DESCRIPTION OF THE TASK
Below are the records. Gather each line that holds "frame".

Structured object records
┄┄┄┄┄┄┄┄┄┄

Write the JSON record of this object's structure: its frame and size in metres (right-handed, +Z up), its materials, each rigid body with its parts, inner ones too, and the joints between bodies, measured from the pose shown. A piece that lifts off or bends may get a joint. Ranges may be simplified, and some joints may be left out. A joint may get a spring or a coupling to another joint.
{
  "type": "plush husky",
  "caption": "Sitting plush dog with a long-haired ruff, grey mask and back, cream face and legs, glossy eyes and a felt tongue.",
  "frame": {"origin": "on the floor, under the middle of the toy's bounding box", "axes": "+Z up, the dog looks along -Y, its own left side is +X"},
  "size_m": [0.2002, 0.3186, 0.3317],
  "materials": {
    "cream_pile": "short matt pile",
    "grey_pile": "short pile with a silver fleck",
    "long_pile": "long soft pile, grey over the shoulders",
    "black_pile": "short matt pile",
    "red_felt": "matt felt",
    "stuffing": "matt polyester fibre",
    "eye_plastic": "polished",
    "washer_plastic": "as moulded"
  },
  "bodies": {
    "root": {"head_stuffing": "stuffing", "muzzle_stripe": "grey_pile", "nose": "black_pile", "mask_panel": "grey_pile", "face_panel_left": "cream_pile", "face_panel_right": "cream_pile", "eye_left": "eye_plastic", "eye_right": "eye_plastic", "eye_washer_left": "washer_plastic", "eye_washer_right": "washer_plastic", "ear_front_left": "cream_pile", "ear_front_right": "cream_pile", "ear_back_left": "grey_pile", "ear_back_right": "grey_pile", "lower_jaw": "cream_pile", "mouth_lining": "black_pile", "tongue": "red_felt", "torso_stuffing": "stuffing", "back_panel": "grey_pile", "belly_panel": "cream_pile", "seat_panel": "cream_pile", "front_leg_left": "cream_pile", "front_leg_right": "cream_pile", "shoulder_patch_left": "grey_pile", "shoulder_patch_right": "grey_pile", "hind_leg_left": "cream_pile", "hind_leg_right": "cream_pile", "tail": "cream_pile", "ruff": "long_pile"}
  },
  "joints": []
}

┄┄┄┄┄┄┄┄┄┄

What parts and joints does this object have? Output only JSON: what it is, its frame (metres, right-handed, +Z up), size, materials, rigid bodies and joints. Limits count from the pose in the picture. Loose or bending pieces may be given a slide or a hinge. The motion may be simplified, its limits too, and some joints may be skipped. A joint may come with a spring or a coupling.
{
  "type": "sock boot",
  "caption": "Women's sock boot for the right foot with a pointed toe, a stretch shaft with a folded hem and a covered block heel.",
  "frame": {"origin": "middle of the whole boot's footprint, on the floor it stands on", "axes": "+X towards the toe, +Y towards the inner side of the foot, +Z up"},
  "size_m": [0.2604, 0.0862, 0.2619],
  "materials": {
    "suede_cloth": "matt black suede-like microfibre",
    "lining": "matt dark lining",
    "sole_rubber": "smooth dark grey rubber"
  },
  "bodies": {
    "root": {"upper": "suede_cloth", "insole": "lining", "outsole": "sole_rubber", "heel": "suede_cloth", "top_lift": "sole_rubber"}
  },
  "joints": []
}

┄┄┄┄┄┄┄┄┄┄

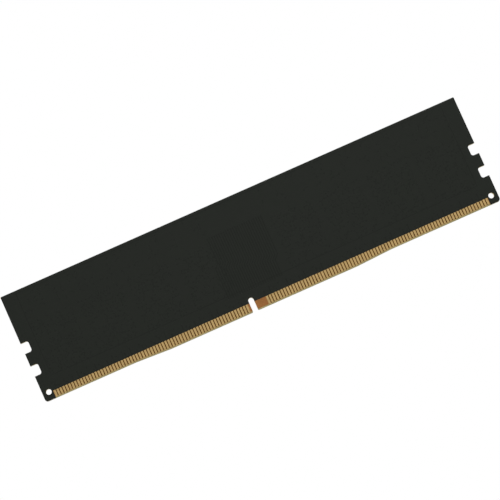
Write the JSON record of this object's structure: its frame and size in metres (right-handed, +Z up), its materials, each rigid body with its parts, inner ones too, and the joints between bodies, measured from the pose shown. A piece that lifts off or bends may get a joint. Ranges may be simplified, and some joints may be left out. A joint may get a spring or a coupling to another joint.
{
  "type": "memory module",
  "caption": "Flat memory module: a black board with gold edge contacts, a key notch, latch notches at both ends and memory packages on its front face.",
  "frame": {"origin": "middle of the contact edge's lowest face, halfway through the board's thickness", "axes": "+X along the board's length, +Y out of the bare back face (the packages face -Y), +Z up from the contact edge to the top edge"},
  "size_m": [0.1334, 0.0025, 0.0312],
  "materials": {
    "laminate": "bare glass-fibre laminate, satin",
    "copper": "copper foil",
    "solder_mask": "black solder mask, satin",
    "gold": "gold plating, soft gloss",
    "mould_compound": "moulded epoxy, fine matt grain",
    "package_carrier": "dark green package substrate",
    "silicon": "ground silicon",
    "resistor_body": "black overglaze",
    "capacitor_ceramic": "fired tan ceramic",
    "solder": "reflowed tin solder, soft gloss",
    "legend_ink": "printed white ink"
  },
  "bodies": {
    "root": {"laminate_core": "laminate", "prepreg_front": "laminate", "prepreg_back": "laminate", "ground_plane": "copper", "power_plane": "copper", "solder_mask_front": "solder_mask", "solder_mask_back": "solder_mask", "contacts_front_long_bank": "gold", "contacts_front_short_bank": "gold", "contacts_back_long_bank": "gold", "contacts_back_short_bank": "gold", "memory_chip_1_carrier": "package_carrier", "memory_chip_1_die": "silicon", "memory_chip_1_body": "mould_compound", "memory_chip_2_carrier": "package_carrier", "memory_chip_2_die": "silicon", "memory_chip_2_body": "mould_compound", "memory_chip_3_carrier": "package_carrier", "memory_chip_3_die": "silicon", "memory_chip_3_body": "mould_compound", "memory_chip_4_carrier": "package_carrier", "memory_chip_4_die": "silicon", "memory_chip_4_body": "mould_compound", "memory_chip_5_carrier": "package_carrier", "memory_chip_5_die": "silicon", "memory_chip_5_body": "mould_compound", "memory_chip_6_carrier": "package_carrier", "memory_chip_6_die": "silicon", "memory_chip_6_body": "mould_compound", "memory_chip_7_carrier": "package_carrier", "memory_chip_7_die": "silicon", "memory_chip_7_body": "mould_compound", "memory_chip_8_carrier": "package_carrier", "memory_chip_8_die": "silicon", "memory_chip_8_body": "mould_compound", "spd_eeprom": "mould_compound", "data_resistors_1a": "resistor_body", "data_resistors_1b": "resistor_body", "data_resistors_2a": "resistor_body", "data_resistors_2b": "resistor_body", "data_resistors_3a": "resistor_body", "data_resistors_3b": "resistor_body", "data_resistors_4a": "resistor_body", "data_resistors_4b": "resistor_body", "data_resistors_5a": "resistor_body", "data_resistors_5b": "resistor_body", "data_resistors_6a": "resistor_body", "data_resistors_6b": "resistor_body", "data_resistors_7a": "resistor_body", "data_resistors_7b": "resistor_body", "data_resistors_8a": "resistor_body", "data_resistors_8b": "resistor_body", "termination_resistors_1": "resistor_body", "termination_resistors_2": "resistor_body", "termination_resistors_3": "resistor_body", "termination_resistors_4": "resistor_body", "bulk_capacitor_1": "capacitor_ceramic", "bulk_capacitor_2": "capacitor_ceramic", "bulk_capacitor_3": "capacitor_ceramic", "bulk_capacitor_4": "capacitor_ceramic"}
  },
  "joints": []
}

┄┄┄┄┄┄┄┄┄┄

CORRECT RESULT
Write the JSON record of this object's structure: its frame and size in metres (right-handed, +Z up), its materials, each rigid body with its parts, inner ones too, and the joints between bodies, measured from the pose shown. A piece that lifts off or bends may get a joint. Ranges may be simplified, and some joints may be left out. A joint may get a spring or a coupling to another joint.
  "frame": {"origin": "on the floor, under the middle of the toy's bounding box", "axes": "+Z up, the dog looks along -Y, its own left side is +X"},
What parts and joints does this object have? Output only JSON: what it is, its frame (metres, right-handed, +Z up), size, materials, rigid bodies and joints. Limits count from the pose in the picture. Loose or bending pieces may be given a slide or a hinge. The motion may be simplified, its limits too, and some joints may be skipped. A joint may come with a spring or a coupling.
  "frame": {"origin": "middle of the whole boot's footprint, on the floor it stands on", "axes": "+X towards the toe, +Y towards the inner side of the foot, +Z up"},
Write the JSON record of this object's structure: its frame and size in metres (right-handed, +Z up), its materials, each rigid body with its parts, inner ones too, and the joints between bodies, measured from the pose shown. A piece that lifts off or bends may get a joint. Ranges may be simplified, and some joints may be left out. A joint may get a spring or a coupling to another joint.
  "frame": {"origin": "middle of the contact edge's lowest face, halfway through the board's thickness", "axes": "+X along the board's length, +Y out of the bare back face (the packages face -Y), +Z up from the contact edge to the top edge"},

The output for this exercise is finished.